To concretize this, let us consider the default linux-uniform.json
workload,
which does not support Flame Graph generation:
{
"benchmark_name" : "linux-uniform",
"common_bootbinary" : "br-base-bin",
"common_rootfs" : "br-base.img",
"common_outputs" : ["/etc/os-release"],
"common_simulation_outputs" : ["uartlog", "memory_stats*.csv"]
}
Below is the modified version of this workload, linux-uniform-flamegraph.json
,
which makes the aforementioned three changes:
{
"benchmark_name" : "linux-uniform",
"common_bootbinary" : "br-base-bin",
"common_rootfs" : "br-base.img",
"common_simulation_inputs" : ["br-base-bin-dwarf"],
"common_outputs" : ["/etc/os-release"],
"common_simulation_outputs" : ["uartlog", "memory_stats*.csv", "TRACEFILE*"],
"post_run_hook" : "gen-all-flamegraphs-fireperf.sh"
}
Note that we are adding TRACEFILE*
to common_simulation_outputs
, which
will copy back all generated trace files to your workload results directory.

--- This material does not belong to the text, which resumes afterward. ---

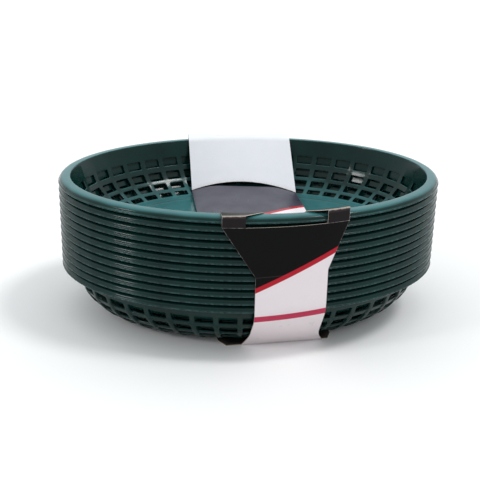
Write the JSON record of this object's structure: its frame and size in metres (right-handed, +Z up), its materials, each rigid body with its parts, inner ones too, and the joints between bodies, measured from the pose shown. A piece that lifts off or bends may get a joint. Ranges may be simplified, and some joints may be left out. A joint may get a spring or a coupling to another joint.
{
  "type": "fast food basket",
  "caption": "Pack of nested oval fast food baskets with lattice walls and rolled rims, held together by a die-cut paperboard sleeve with folding flaps.",
  "frame": {"origin": "middle of the underside of the sleeve, below the middle of the oval stack, where the pack rests", "axes": "+X along the long axis of the ovals, to the right of someone facing the pack's front; -Y is the front with the printed panel; +Z up, out of the open top basket"},
  "size_m": [0.324, 0.2432, 0.1261],
  "materials": {
    "basket_plastic": "glossy dark green injection-moulded plastic",
    "printed_board": "coated paperboard printed black, with bare red stripes and an off-white lower part",
    "white_board": "bare white paperboard"
  },
  "bodies": {
    "pack": {"basket_01": "basket_plastic", "basket_02": "basket_plastic", "basket_03": "basket_plastic", "basket_04": "basket_plastic", "basket_05": "basket_plastic", "basket_06": "basket_plastic", "basket_07": "basket_plastic", "basket_08": "basket_plastic", "basket_09": "basket_plastic", "basket_10": "basket_plastic", "basket_11": "basket_plastic", "basket_12": "basket_plastic", "sleeve_base": "white_board", "sleeve_front_panel": "printed_board", "sleeve_back_panel": "printed_board"},
    "front_flap": {"sleeve_front_flap": "printed_board"},
    "tongue": {"sleeve_tongue": "printed_board"},
    "back_flap": {"sleeve_back_flap": "white_board"}
  },
  "joints": [
    {"name": "front_flap_fold", "type": "hinge", "parent": "pack", "child": "front_flap", "pos_m": [0.005, -0.1216, 0.12482], "axis": [1, 0, 0], "range_deg": [0, 165]},
    {"name": "tongue_fold", "type": "hinge", "parent": "front_flap", "child": "tongue", "pos_m": [0.005, -0.06832, 0.07812], "axis": [1, 0, 0], "range_deg": [0, 110]},
    {"name": "back_flap_fold", "type": "hinge", "parent": "pack", "child": "back_flap", "pos_m": [0.005, 0.1216, 0.12482], "axis": [-1, 0, 0], "range_deg": [0, 165]}
  ]
}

The gen-all-flamegraphs-fireperf.sh
script will automatically produce a
flame graph for each generated trace.
Lastly, if you have created a new workload definition, make sure you update
your config_runtime.yaml
to use this new workload definition.
Running a simulation
At this point, you can follow the standard FireSim flow to run a workload. Once your workload completes, you will find trace files with stack traces (as opposed to instruction traces) and generated flame graph SVGs in your workload’s output directory.
Caveats
The current stack trace construction code does not distinguish between different userspace programs, instead consolidating them into one entry. Expanded support for userspace programs will be available in a future release.